Do this =
Identify and copy all lines of the material where the string "Blender" is found.

Task inputs =
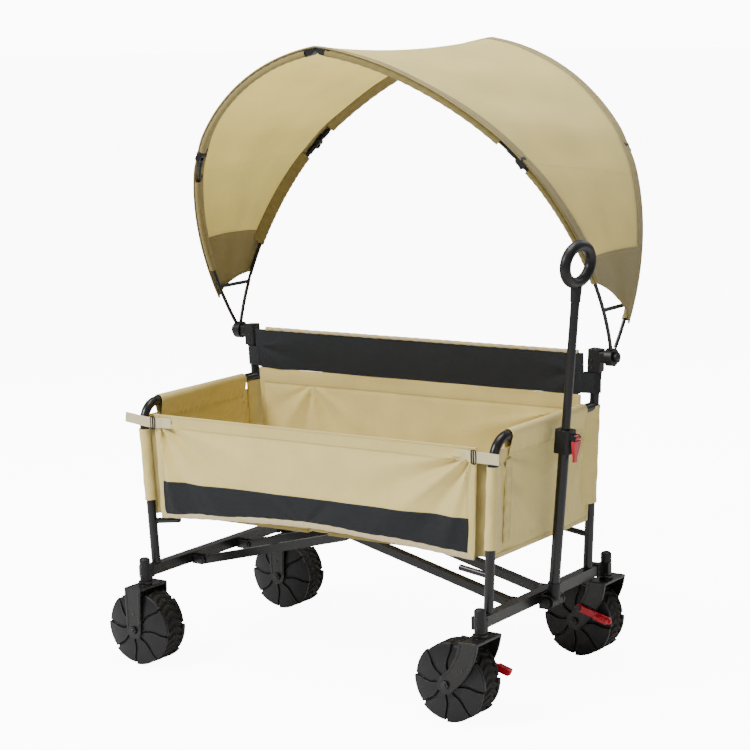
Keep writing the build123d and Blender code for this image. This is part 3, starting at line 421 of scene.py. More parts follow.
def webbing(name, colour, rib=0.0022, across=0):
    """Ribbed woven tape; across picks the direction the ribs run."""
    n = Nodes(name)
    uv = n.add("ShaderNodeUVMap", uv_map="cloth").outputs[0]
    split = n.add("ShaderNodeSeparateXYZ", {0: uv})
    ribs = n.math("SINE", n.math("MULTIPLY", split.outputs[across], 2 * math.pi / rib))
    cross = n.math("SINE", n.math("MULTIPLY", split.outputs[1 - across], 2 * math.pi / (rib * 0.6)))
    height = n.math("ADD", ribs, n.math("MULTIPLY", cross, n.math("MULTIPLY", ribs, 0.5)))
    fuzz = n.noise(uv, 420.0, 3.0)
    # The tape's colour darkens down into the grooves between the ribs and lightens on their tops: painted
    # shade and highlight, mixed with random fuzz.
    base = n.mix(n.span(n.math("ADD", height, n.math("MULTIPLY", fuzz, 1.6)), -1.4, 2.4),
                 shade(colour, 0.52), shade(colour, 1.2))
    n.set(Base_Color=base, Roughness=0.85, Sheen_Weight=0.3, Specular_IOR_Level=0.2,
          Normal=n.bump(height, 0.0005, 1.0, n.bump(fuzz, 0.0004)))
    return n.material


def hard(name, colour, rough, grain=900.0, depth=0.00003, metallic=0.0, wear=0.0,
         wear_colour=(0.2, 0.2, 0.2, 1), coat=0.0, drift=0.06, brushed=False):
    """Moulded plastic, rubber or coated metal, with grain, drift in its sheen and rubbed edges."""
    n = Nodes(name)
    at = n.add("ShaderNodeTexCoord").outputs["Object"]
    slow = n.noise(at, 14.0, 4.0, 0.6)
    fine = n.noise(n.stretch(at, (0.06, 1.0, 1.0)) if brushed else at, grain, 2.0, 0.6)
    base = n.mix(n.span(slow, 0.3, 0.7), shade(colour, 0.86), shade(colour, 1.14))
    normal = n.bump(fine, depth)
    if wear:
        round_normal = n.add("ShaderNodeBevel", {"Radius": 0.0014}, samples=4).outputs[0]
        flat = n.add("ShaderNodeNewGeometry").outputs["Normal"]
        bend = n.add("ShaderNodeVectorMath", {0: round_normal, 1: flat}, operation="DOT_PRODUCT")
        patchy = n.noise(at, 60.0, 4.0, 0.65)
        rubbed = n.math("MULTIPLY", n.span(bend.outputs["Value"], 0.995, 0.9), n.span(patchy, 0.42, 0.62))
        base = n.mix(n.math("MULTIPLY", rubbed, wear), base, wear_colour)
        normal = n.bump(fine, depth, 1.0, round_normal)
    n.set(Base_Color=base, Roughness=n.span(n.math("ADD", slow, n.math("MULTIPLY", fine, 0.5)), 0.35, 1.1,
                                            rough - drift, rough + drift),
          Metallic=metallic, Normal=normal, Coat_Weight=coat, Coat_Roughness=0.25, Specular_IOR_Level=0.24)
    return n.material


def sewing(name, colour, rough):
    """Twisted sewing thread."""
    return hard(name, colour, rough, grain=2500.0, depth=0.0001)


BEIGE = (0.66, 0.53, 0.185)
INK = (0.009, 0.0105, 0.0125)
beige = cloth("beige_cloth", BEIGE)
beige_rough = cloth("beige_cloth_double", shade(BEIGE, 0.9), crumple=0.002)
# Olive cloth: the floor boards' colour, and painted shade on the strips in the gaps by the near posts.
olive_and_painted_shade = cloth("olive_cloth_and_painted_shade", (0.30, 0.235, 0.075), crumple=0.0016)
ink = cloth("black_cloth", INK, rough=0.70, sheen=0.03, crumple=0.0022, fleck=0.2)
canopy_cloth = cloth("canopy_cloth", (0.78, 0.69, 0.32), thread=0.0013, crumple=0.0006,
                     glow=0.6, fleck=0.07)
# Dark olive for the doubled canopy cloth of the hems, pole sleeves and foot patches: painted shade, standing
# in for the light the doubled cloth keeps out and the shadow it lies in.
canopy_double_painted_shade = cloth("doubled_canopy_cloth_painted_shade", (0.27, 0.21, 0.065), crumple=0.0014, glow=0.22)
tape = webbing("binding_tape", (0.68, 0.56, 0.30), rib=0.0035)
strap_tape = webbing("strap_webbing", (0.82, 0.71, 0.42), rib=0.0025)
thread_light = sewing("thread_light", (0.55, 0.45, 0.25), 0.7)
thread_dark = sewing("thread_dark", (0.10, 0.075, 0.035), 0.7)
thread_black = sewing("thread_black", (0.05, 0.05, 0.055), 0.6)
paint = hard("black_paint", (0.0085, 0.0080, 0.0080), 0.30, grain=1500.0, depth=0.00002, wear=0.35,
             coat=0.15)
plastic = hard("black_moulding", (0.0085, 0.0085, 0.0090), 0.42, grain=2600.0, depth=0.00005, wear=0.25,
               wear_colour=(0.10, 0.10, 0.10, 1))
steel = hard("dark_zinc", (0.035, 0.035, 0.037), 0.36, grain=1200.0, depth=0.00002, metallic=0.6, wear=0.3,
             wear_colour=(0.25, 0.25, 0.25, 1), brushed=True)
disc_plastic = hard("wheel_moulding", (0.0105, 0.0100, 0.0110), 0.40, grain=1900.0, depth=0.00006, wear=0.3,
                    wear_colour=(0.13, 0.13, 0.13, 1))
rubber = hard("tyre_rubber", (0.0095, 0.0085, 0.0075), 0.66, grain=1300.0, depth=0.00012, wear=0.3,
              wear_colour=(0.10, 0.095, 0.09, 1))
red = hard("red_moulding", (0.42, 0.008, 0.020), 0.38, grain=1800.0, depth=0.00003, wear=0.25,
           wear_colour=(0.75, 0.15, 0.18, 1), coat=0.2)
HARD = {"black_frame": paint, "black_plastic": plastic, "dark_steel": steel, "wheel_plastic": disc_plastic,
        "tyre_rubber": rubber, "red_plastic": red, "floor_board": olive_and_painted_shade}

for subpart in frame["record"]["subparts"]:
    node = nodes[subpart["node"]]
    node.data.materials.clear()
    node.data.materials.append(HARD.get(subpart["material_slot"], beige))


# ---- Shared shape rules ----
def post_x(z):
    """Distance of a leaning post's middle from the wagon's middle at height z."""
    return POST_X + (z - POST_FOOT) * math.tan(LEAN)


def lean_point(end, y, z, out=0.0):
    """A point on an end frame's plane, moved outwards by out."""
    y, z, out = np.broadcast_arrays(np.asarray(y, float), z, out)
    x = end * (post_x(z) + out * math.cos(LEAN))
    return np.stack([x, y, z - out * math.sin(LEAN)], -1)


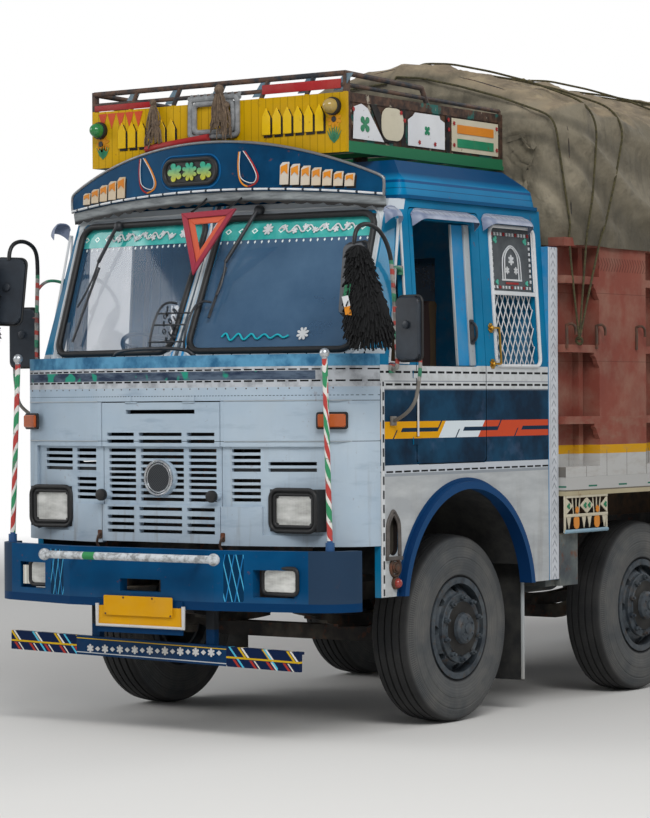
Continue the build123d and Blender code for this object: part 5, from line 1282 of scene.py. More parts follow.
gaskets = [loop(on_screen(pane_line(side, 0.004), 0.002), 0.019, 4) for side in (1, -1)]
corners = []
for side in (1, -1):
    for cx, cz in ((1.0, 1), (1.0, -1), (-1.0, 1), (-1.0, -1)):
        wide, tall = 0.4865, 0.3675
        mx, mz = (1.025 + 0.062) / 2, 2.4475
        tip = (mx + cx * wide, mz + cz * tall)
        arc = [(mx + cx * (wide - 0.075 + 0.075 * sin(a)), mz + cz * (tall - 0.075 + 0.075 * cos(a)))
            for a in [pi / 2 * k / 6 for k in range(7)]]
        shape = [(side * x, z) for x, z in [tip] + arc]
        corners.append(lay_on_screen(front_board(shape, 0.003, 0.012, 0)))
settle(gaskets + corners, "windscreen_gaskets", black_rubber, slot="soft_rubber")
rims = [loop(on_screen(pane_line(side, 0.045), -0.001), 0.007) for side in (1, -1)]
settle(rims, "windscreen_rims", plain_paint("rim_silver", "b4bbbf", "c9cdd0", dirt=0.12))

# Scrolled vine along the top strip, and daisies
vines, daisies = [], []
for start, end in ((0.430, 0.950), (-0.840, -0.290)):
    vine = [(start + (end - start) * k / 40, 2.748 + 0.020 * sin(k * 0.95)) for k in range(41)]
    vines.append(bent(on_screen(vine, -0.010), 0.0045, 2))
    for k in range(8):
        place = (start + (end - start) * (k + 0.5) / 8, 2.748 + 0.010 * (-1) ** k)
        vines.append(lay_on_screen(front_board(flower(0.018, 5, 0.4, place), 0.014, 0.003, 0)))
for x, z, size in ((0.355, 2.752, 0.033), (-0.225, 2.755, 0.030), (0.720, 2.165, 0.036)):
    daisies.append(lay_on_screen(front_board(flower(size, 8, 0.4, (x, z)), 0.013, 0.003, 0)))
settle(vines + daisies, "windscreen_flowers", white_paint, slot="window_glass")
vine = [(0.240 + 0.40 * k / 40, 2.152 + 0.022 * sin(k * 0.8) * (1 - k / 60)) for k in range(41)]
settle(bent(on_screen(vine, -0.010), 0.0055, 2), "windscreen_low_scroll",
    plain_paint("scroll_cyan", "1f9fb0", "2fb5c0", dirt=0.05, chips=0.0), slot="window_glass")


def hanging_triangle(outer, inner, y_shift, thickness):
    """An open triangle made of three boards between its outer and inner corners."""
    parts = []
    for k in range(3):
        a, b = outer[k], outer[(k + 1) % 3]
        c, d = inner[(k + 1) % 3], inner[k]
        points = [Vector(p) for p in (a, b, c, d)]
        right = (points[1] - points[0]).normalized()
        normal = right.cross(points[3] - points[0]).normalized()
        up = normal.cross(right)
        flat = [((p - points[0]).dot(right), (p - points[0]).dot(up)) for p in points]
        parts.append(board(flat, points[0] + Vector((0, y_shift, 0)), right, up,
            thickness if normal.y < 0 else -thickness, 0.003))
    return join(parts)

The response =
Keep writing the build123d and Blender code for this image. This is part 3, starting at line 421 of scene.py. More parts follow.
Continue the build123d and Blender code for this object: part 5, from line 1282 of scene.py. More parts follow.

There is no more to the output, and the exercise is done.